Sunday, Nov. 11, 9:00 a.m. – A Little Salsa on the Prairie This 55-minute film chronicles the rapid ethnic diversification of an Iowa community. It explores the significant change that began in Perry, Iowa, in the early 1990s when the complexion of a once predominantly white community shifted dramatically. An influx of Latino workers and their families came from as far away as Texas, California, Mexico and Central America to work at the local meat packing plant. Perry’s Latino population increased from 47 in 1990 to 1,873 in 2000, accounting for 24.5 percent of the total population. The film presents a historical look at the city, particularly immigration, ethnicity and industry, including the rise and fall of the railroad and the emergence of meat packing as the major employer in the 1960s.
Sunday, Nov. 18, 9:00 a.m. – Abrazos (Hugs in English) A powerful story of the transformational journey of a group of U.S. citizen children who travel 3,000 miles, from Worthington, Minn., to Guatemala, to meet their grandparents and other family members for the first time. After being separated for nearly two decades, these families are able to share stories, strengthen traditions and begin to reconstruct their cultural identity.

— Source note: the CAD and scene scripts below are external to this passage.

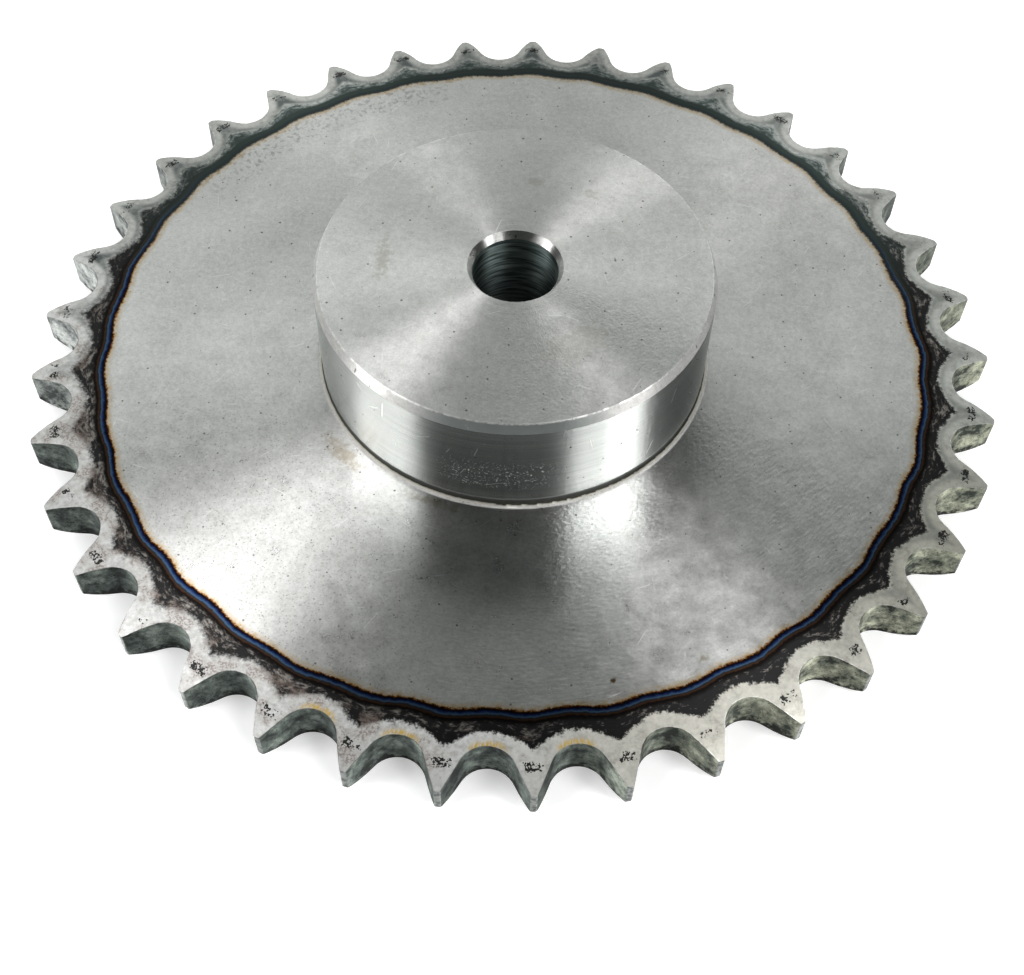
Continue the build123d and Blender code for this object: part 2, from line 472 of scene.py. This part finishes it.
def residue_dabs(tree, place, tooth, noise):
    """Rows of black dabs left on the relieved sides of the teeth."""
    near = off_line(tree, place["radius"], RESIDUE_ROW)
    near = add(tree, "MapRange", [near, 0.6, 1.9, 1.0, 0.0], **SMOOTH)
    patch = add(tree, "MapRange", [noise["blotch"], 0.38, 0.52, 0.3, 1.0])
    middle = add(tree, "MapRange", [tooth["wave"], 0.55, 0.85, 0.0, 1.0])
    level = both(tree, near, patch, middle)
    lumps = add(tree, "Math", [noise["grit"], 1.3, noise["streak"]], operation="MULTIPLY_ADD")
    total = add(tree, "Math", [level, 0.62, lumps], operation="MULTIPLY_ADD")
    mask = add(tree, "MapRange", [total, 1.68, 1.76, 0.0, 1.0], **SMOOTH)
    row = add(tree, "MapRange", [level, 0.0, 0.1, 0.0, 1.0])
    finish = {"colour": linear("#141311"), "rough": 0.6, "metal": 0.2}
    return finish, both(tree, mask, row, place["level"])


def straw_ticks(tree, place, tooth):
    """Gold temper ticks on the root edges, on the near side."""
    across = add(tree, "Math", [place["angle"], 240.0], operation="MULTIPLY")
    slow = add(tree, "Math", [place["radius"], 0.5], operation="MULTIPLY")
    ticks = add(tree, "TexNoise", [add(tree, "CombineXYZ", [across, slow, 0.0]), None, 1.0, 1.0, 0.5])
    ticks = add(tree, "MapRange", [ticks, 0.4, 0.56, 0.2, 1.0])
    reach = add(tree, "MapRange", [tooth["depth"], 0.5, 1.8, 1.0, 0.0], **SMOOTH)
    root = add(tree, "Math", [tooth["local"]], operation="ABSOLUTE")
    root = add(tree, "MapRange", [root, radians(1.4), radians(2.6), 1.0, 0.0], **SMOOTH)
    near = facing_side(tree, place, *STRAW_TICK_SIDE)
    finish = {"colour": linear("#c9a851")}
    return finish, both(tree, ticks, reach, root, near, place["level"])


def edge_highlights(tree, place, tooth, noise):
    """Bright line along the edges of the gaps, a painted highlight for their small edge break, broken by
    grime.
    """
    line = add(tree, "MapRange", [tooth["depth"], 0.08, 0.26, 1.0, 0.0], **SMOOTH)
    broken = add(tree, "MapRange", [noise["fleck"], 0.42, 0.62, 0.0, 0.6])
    teeth = add(tree, "MapRange", [place["radius"], TEETH_START, TEETH_START + 1.0, 0.0, 1.0])
    # painted highlight: near-white where the gaps' small edge break would catch the light
    finish = {"colour": linear("#f0efec"), "rough": 0.35, "metal": 1.0}
    return finish, both(tree, line, broken, teeth, place["level"])


def gap_walls(tree, place, noise):
    """Hobbed walls of the gaps, dulled green-grey by hot oil and blotched, with soot spots."""
    film_and_shade = facing_side(tree, place, *OILY_WALL_SIDE)
    dark_stops = [(0.34, "#2b302d"), (0.45, "#4d5551"), (0.56, "#68716b"), (0.68, "#8d958e")]
    light_stops = [(0.36, "#333832"), (0.43, "#6c7165"), (0.55, "#999c8a"), (0.66, "#c4c7b2")]
    pale_stops = [(0.36, "#4d5250"), (0.5, "#9b9f9d"), (0.66, "#cbcecb")]
    lumps = shaken(tree, noise["blotch"], noise, {"fleck": 0.08})
    dark = add(tree, "ValToRGB", [lumps], dark_stops)
    light = add(tree, "ValToRGB", [lumps], light_stops)
    pale = add(tree, "ValToRGB", [lumps], pale_stops)
    cleaner = facing_side(tree, place, *CLEANER_WALL_SIDE)
    spots = add(tree, "MapRange", [noise["grit"], 0.33, 0.4, 0.35, 1.0])
    colour = add(tree, "Mix", {"Factor": film_and_shade, COLOUR_A: dark, COLOUR_B: light}, data_type="RGBA")
    ends = {"Factor": cleaner, COLOUR_A: colour.outputs[COLOUR_OUT], COLOUR_B: pale}
    colour = add(tree, "Mix", ends, data_type="RGBA")
    ends = {"Factor": 1.0, COLOUR_A: colour.outputs[COLOUR_OUT], COLOUR_B: spots}
    colour = add(tree, "Mix", ends, data_type="RGBA", blend_type="MULTIPLY")
    rim = add(tree, "MapRange", [place["radius"], GAP_WALL_START, GAP_WALL_START + 1.0, 0.0, 1.0])
    finish = {"colour": colour.outputs[COLOUR_OUT], "rough": 0.46, "metal": 0.8}
    return finish, both(tree, rim, place["steep"])


def wall_dark_foot(tree, place, noise):
    """Black along the lower edge of the gap walls, ragged and never quite absent."""
    low = shaken(tree, place["height"], noise, {"fleck": 1.6})
    low = shaken(tree, low, noise, {"blotch": 1.2}, 0.35, 0.65)
    mask = add(tree, "MapRange", [low, 0.6, 2.2, 0.9, 0.0], **SMOOTH)
    rim = add(tree, "MapRange", [place["radius"], GAP_WALL_START, GAP_WALL_START + 1.0, 0.0, 1.0])
    # darker towards the bottom of the gap walls
    finish = {"colour": linear("#171a18"), "rough": 0.55, "metal": 0.4}
    return finish, both(tree, mask, rim, place["steep"])


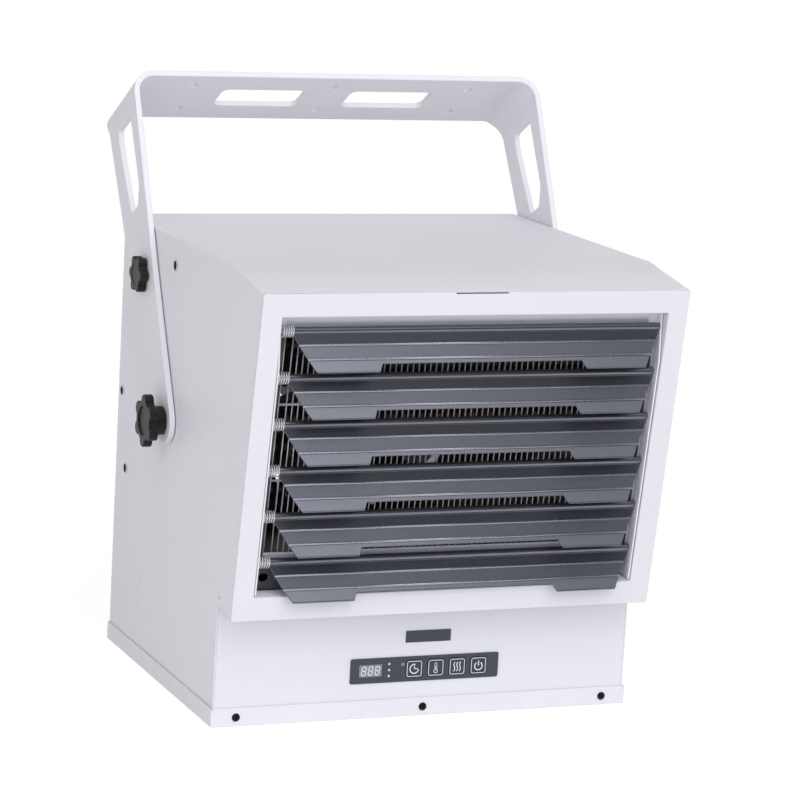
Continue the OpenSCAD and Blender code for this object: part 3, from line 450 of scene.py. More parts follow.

Sunday, Nov. 18, 11:30 a.m. – James Jordan, Pursuit of a Dream, James Jordan, His Life and His Legacy Join us in Fellowship Hall for a presentation by Central member and author, Louise Gately, who will tell us about her groundbreaking book, the first one written about James Jordan, founder of Valley Junction, now the city of West Des Moines. This book reveals Jordan’s important role in making Des Moines the capital city of Iowa, shaping early Iowa business and politics, aiding fugitive slaves as they escaped through the Underground Railroad and more. Louise will also talk about his impact on the Presbyterian church and other fascinating history about the greater Des Moines area. Lunch will be provided for a free-will offering and all book proceeds will benefit the Historic Valley Junction Foundation.